Tuesday, February 3, 2009

The Crash and Predictions

Everyone that I know is concerned about the changes in the stock market and the government bailout. What does it mean? The answer to this question is obvious. Economic growth is slowing from its previous pace.

Why is this happening? Growth depends upon an ever increasing source of energy. The world, however, has reached peak oil. The rate or amount of oil presently pumped, roughly 85 million barrels per day, cannot increase in any appreciable manner because the pumping capacity and the resource to meet that capacity are stagnant.

Unmindful of these constraints, financial manipulators attempted to continue with a process of wealth creation. Instruments alleged to document value were bundled and sold at a profit. The population accepted this perception of wealth creation in much the same way that the coyote assumes a road in thin air as he chases the road runner. Then, the perception fails, the emperor is discovered to have no clothes, and everything crashes.

A popular banking fiction long thought to be a truth is that additional money is generated when banks loan money to customers. This idea was sustained on the reasonable basis that a valid loan with high prospects of repayment expands the assets of the bank. A loan with an expectation of repayment over and beyond the initial amount loaned to the borrower under current banking principles means that the profit amount is newly created wealth.

So accepted became this financial philosophy that lenders either became complacent or corruptly forgot the element of chance remaining in the loan situation—that the borrower might default and fail to repay the loan. When this possibility did occur to the banking world, unscrupulous, but innovative minds went to work with the issuance and sale of credit repayment guarantees. By avoiding the terminology of insurance, a ponszi scheme of mammoth proportions enveloped the entire world.

Now those schemes have collapsed in the face of the unthinkable. A curtailment of energy available for continued future growth at a rate sufficient to meet and exceed population demands has come to town. The future is not out there. It is now. Suddenly the factory planned in order to hire tomorrow's workers won't be built. As a consequence, the loans of today cannot be repaid. Further, the size of the failure has destroyed the ability, if any there was, for effectiveness of the illicit repayment guarantees. An economic debacle of unimagined dimensions is upon us.

Can the slate be wiped clean? Is it possible to eliminate the invalid loans and the ineffective guarantees and straighten out the financial mess that we face? Some say that an astronomical bailout by the government will cure these problems. Certainly the government can step in and pay these debts. Without considering whether such repayment will come at a cost of great inflation as more and more fiat money is loosed in the system, there is another question that should be asked: Can a repeat of this situation be prevented from happening in the future?

Unless the possibility of repetition can be guaranteed against, the more appropriate path would appear to be to let the market control, let this world financial crash continue as massive human suffering climbs to gigantic proportions, even at the cost of social unrest and political upheaval.
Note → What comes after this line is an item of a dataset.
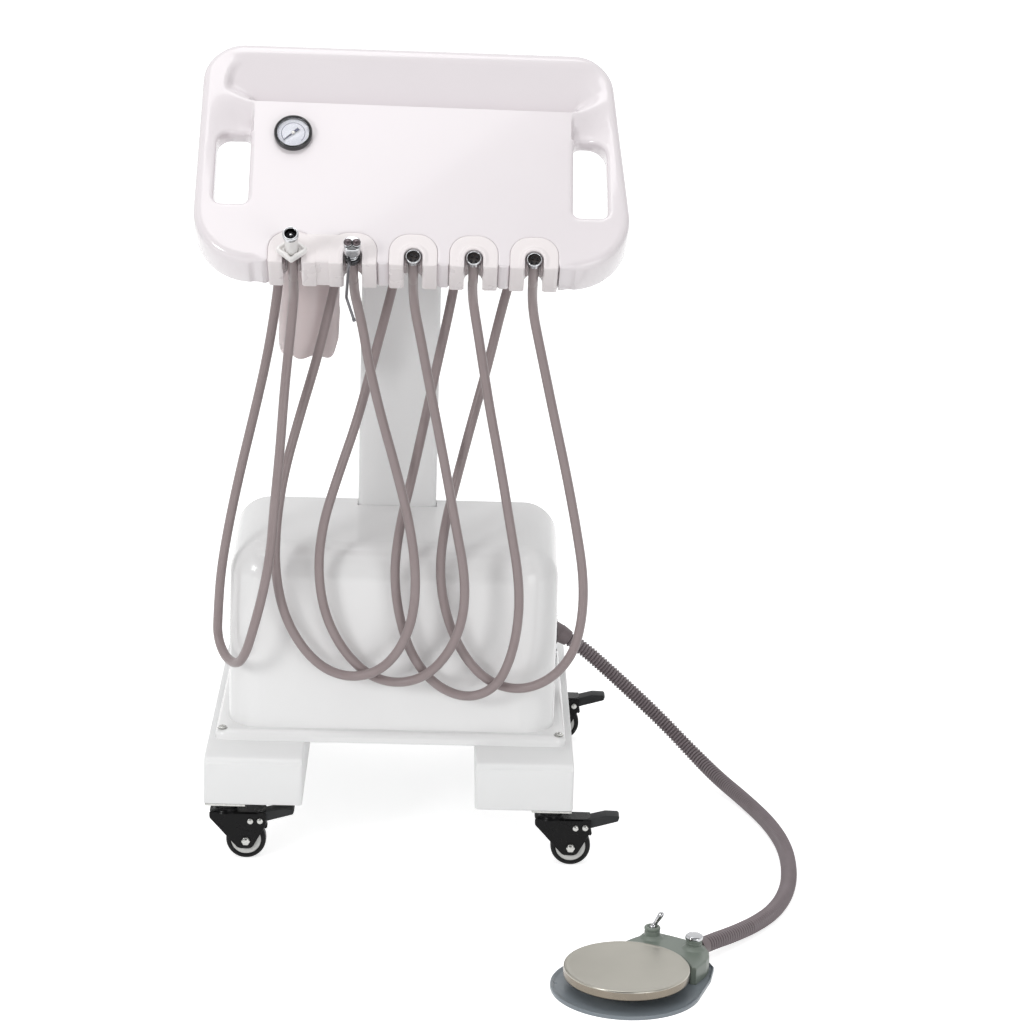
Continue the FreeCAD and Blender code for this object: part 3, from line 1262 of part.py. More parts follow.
def make_inlet():
    """An inlet module in the back wall: appliance socket beside a rocker switch."""
    back = DOME_BACK
    case = slab("inlet_case", "inlet_width", "inlet_depth", "inlet_height", "inlet_x",
                "%s - inlet_depth/2" % back, "inlet_z - inlet_height/2")
    flange = slab("inlet_rim", "inlet_width + 2*inlet_flange", "inlet_proud",
                  "inlet_height + 2*inlet_flange", "inlet_x", "%s + inlet_proud/2" % back,
                  "inlet_z - inlet_height/2 - inlet_flange")
    socket_x = "(inlet_x + inlet_width/2 - socket_width/2 - inlet_flange)"
    socket = slab("inlet_socket", "socket_width", "2*socket_depth", "socket_height", socket_x,
                  "%s + inlet_proud" % back, "inlet_z - socket_height/2")
    rocker_x = "(inlet_x - inlet_width/2 + rocker_width/2 + inlet_flange)"
    well = slab("rocker_well", "rocker_width + 2*side_gap", "2*rocker_depth + 2*side_gap",
                "rocker_height + 4*side_gap", rocker_x, "%s + inlet_proud" % back,
                "inlet_z - rocker_height/2 - 2*side_gap")
    pins = [rod("socket_pin_%d" % i, "socket_pin_radius", "socket_depth - inlet_proud",
                "%s + %d*socket_pin_pitch" % (socket_x, i - 1), "%s + inlet_proud - socket_depth" % back,
                "inlet_z", "Y") for i in range(3)]
    face = "(%s + inlet_proud)" % back
    pin_y = "(%s - rocker_depth/2)" % face
    bore = rod("rocker_pin_bore", "rocker_pin_radius + bore_gap",
               "rocker_width + 2*rocker_pin_reach + 2*bore_gap",
               "%s - rocker_width/2 - rocker_pin_reach - bore_gap" % rocker_x, pin_y, "inlet_z", "X")
    shell = cut("inlet_shell", fuse("inlet_solid", case, flange), socket, well, bore)
    keep("power_inlet", fuse("power_inlet", shell, *pins))
    body = new_body("rocker")
    section = outline(body, "rocker_side", "YZ_Plane", [
        ("%s - rocker_depth + side_gap" % face, "inlet_z - rocker_height/4"),
        ("%s - 1" % face, "inlet_z - rocker_height/2"), ("%s + 1.5" % face, "inlet_z - rocker_height/2"),
        ("%s" % face, "inlet_z"), ("%s + 1.5" % face, "inlet_z + rocker_height/2"),
        ("%s - 1" % face, "inlet_z + rocker_height/2"),
        ("%s - rocker_depth + side_gap" % face, "inlet_z + rocker_height/4")])
    pad(body, "rocker_pad", section, "rocker_width", middle=True)
    place(body, rocker_x)
    pin = rod("rocker_pin", "rocker_pin_radius", "rocker_width + 2*rocker_pin_reach",
              "%s - rocker_width/2 - rocker_pin_reach" % rocker_x, pin_y, "inlet_z", "X")
    keep("power_switch", fuse("power_switch", body, pin))


# ---------------------------------------------------------------- foot control

HOUSING = [(80, 8), (94, 32), (98, 45), (98.5, 60), (92, 76), (76, 90), (59, 101), (45, 109),
           (27, 106), (12, 94), (2, 84), (0, 60), (60, 0)]
FLOOR_PLATE = [(80, -26), (99, 22), (105, 56), (99, 74), (80, 93), (47, 113), (22, 110),
               (-20, 78), (60, 0)]


TOGGLE_Z = "(toggle_tower_top - toggle_ball/2)"


def corners(points):
    """Corner formulas of a plan that is given in millimetres from the foot control's centre."""
    return [("%g" % x, "%g" % y) for x, y in points]


def at_pedal(item, x=0, y=0, z=0):
    """Set an object down beside the foot control's centre."""
    return place(item, "pedal_x + (%s)" % x, "pedal_y + (%s)" % y, z)


def make_foot_control():
    """The foot control: floor plate, valve casting, sprung tread, toggle lever and hex cap."""
    plate = rod("floor_disc", "tray_radius", "tray_thick")
    wing = new_body("floor_wing")
    pad(wing, "floor_wing_pad", outline(wing, "floor_wing_plan", "XY_Plane", corners(FLOOR_PLATE)),
        "tray_thick")
    rim = cut("floor_rim", rod("floor_rim_out", "tray_radius", "tray_thick + tray_rim"),
              rod("floor_rim_in", "tray_radius - tray_rim", "tray_thick + 4*tray_rim"),
              box("floor_rim_cut", "2*tray_radius", "2*tray_radius", "tray_thick + 4*tray_rim",
                  "tread_gap", "-tread_radius/2", "0"))
    boss = cut("spring_boss", rod("spring_boss_out", "tread_stem_radius + 4", "tray_thick + spring_boss"),
               rod("spring_boss_in", "tread_stem_radius + bore_gap", "2*spring_boss", 0, 0, "tray_thick"))
    keep("floor_plate", at_pedal(fuse("floor_plate", plate, wing, rim, boss)))

    block = new_body("valve_block")
    pad(block, "valve_block_pad", outline(block, "valve_plan", "XY_Plane", corners(HOUSING),
                                          "tray_thick"), "valve_height - tray_thick")
    towers = []
    for tag in ("toggle", "cap"):
        tower = doc.addObject("Part::Cone", tag + "_tower")
        bind(tower, Radius1="%s_tower_radius + tower_flare" % tag, Radius2="%s_tower_radius" % tag,
             Height="%s_tower_top - tray_thick" % tag)
        towers.append(place(tower, tag + "_u", tag + "_v", "tray_thick"))
    round_cut = rod("valve_tread_cut", "tread_radius + tread_gap", "4*valve_height", 0, 0,
                    "-valve_height")
    eye = rod("valve_toggle_eye", "toggle_ball + bore_gap", "4*toggle_ball", "toggle_u", "toggle_v",
              "toggle_tower_top - 2*toggle_ball")
    pin_bore = rod("valve_pin_bore", "toggle_pin_radius + bore_gap", "2*(toggle_pin_half + bore_gap)",
                   "toggle_u", "toggle_v - toggle_pin_half - bore_gap", TOGGLE_Z, "Y")
    keep("foot_valve", at_pedal(cut("foot_valve", fuse("valve_solid", block, *towers), round_cut, eye,
                                    pin_bore, make_hose_socket())))

    tread = turned("foot_tread", [
        ("0", "tray_thick + 2*tread_travel"), ("tread_stem_radius", "tray_thick + 2*tread_travel"),
        ("tread_stem_radius", "tread_top - tread_wall"),
        ("tread_radius - tread_wall", "tread_top - tread_wall"),
        ("tread_radius - tread_wall", "tread_top - tread_skirt"), ("tread_radius", "tread_top - tread_skirt"),
        ("tread_radius", "tread_top - 1"), ("tread_radius - 1", "tread_top"), ("0", "tread_top")])
    keep("foot_tread", at_pedal(tread))

    lever = turned("toggle_lever", [
        ("0", "-toggle_ball"), ("toggle_ball*0.5", "-toggle_ball*0.866"),
        ("toggle_ball*0.866", "-toggle_ball*0.5"), ("toggle_ball", "0"),
        ("toggle_ball*0.866", "toggle_ball*0.5"), ("toggle_radius*0.8", "toggle_ball*0.9"),
        ("toggle_radius", "toggle_length - toggle_radius"),
        ("toggle_radius*0.6", "toggle_length"), ("0", "toggle_length")])
    place(lever, axis=Y_AXIS, angle="toggle_lean")
    pin = rod("toggle_pin", "toggle_pin_radius", "2*toggle_pin_half", 0, "-toggle_pin_half", 0, "Y")
    keep("foot_toggle", at_pedal(fuse("foot_toggle", lever, pin), "toggle_u", "toggle_v", TOGGLE_Z))

    hexagon = doc.addObject("Part::Prism", "valve_cap")
    hexagon.Polygon = 6
    bind(hexagon, Circumradius="cap_hex", Height="cap_height")
    keep("valve_cap", at_pedal(hexagon, "cap_u", "cap_v", "cap_tower_top"))


def make_hose_socket():
    """The hole in the casting that the foot hose's end is pushed into."""
    end = Vector(*FOOT_ROUTE[-1])
    way = (end - Vector(*FOOT_ROUTE[-2])).normalize()
    centre = Vector(value("pedal_x"), value("pedal_y"), 0)
    depth = value("4*foot_hose_diameter")
    socket = doc.addObject("Part::Feature", "hose_socket")
    socket.Shape = Part.makeCylinder(value("foot_hose_diameter/2"), depth, end - centre - way * depth, way)
    return socket


make_foot("foot_left", "-base_width/2")
make_foot("foot_right", "(base_width/2 - foot_width)")
make_base_plate()
make_caster_plates()
for corner, (x, y) in CASTERS.items():
    make_fork(corner, x, y)
    make_wheel(corner, x, y)
    make_brake(corner, x, y)
make_cover()
make_cover_screws()
make_fans()
make_column()
make_bracket()
make_console_shell()
make_holders()
make_closing_plate()
make_gauge()
make_couplers()
make_suction()
make_syringe()
make_bottle()
make_hoses()
make_compressor()
make_inlet()
make_foot_control()
doc.recompute()

faults = []
for item in doc.Objects:
    if "Invalid" in item.State or "Error" in item.State:
        faults.append("%s is %s" % (item.Name, item.State))
for name, item in pieces.items():
    if item.Shape.isNull() or not item.Shape.isValid():
        faults.append("%s has no valid shape" % name)
if faults:
    raise RuntimeError("\n".join(faults))
os.makedirs("parts", exist_ok=True)
for name, item in pieces.items():
    item.Shape.exportStep("parts/%s.step" % name)
print("%d sub-parts written" % len(pieces))
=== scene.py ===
"""Looks of the portable dental unit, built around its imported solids.

Blender works in metres in the unit's frame: X to the user's right, Y away from the user, Z up,
floor at Z = 0. The functions that shape a piece work in millimetres, in the piece's own frame,
and a matrix takes them to the unit's frame.
"""
import math
import bmesh
import bpy
import numpy as np
from mathutils import Matrix, Vector


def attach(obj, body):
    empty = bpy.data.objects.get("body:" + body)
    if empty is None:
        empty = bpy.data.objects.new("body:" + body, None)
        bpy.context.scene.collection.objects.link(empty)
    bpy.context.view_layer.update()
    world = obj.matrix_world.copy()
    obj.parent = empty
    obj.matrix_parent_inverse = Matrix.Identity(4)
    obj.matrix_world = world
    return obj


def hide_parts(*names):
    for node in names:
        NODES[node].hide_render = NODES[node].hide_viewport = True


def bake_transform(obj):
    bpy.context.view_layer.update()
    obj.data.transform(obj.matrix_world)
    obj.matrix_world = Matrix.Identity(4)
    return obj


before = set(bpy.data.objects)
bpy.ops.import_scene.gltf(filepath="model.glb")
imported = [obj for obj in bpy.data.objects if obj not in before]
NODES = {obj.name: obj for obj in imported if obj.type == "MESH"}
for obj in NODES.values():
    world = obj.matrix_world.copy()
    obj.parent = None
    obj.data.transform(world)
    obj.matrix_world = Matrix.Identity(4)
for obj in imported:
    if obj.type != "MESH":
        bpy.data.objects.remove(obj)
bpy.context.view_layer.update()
MM = 0.001
ROLL_STEPS = 5

# The console slopes up from the user. Its own directions are u across, v up the slope, w outwards.
DECK_POINT = (12, -195, 868)
DECK_TILT = math.radians(50)
HOLDER_PITCH, HOLDER_MID, HOLDER_V = 71.4, 5, -119.5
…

A good guess is that the future will be marked by a zig-zag downward direction as regards economic charts. That direction will also experience some temporary upturns as energy prices fluctuates. As soon as demand starts building, however, prices will rise and the rug will be jerked from under the newly rising economic tide. The plummet downward will likely continue until either population excess gets trimmed or there is a magic energy break through courtesy of the gods of technology. A smart move would be to bet on excess population trimming to happen before miracles occur which amend the laws of physics currently governing the finite resources of the world.

The current debate on stimulus versus tax cuts by government is not really relevant. Stimulus will only bring temporary relief and inflation (but may prevent social unrest). Tax cuts will do nothing but fatten already fattened wallets. Tax cuts may prevent inflation, but are also likely to encourage social unrest and political upheaval.

For the present day, everyone simply has to live for the fairly long term future on a much reduced scale or standard of living than has been the case in the past. But all is not lost. Optimism should still have a home in our hearts. David W. Orr in a commencement address to the School of Design at the University of Pennsylvania in 2007 put it this way: "Hope is a verb with its sleeves rolled up."

The challenges of tomorrow are still there. The mystery of true curiosity still exists and brings with it the wonder of innovation amidst a realization that we may truly find meaning in redefining ourselves and our civilization.